Tina: Yes, French's Dublin murder squad series is certainly more well-known and thus has the better reputation than her standalones. I need to read more of the Dublin books to compare.
Susan: It must be so difficult to write a person from another country and from a background too that you have no experience of. Quite brave to be honest and I admire her for it.
Constance: So interesting that you felt Cal didn't ring true. I just wondered why he didn't involve the police when things got very hairy. No, I certainly would not have decided to stay after all that happened... I'd be on the first bus out of there sharpish. How would you ever feel safe?
Not only would you never feel safe but - apart from the home improvements - what is there to stay for? Friendship with the girl, whose name I've forgotten, isn't really practical and the sort-of girlfriend didn't seem to have much potential.
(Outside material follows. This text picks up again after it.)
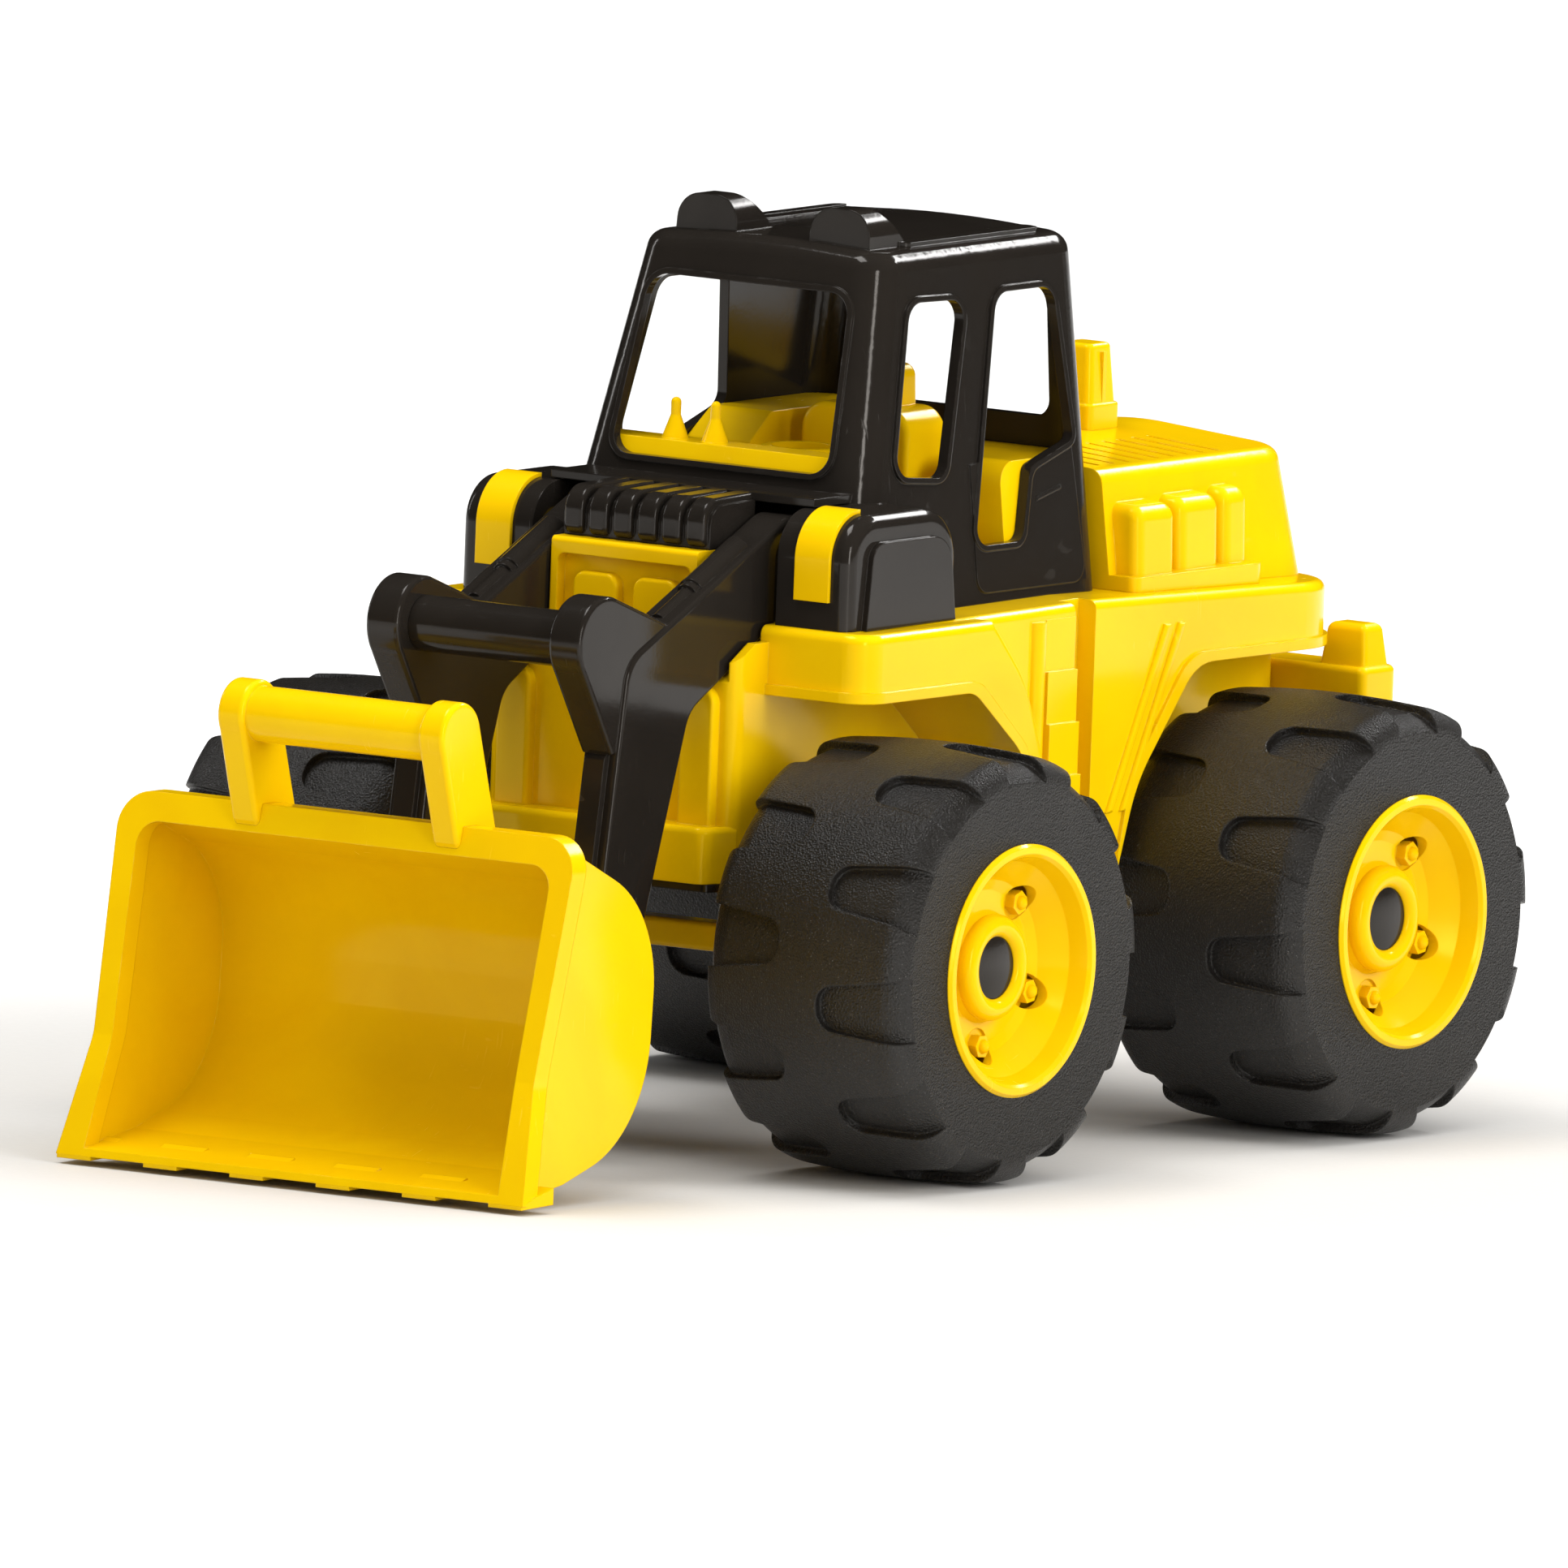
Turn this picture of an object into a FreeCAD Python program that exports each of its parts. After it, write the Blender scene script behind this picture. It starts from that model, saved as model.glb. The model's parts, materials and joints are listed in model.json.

Of course, it's not usually practical to abandon a house you've paid for and may not be able to re-sell.
I am not familiar with Damian Boyd so will have to check him out!
I like your description of Swansong. Will check it out.
Constance: Well quite. 'Trey' her name was and yes, hardly practical for him to have much of a friendship with her as it might seem odd to the neighbours and who knows what they might do if they get it into their heads!
Nicola: Swansong was very good, the whole series is quite solid really.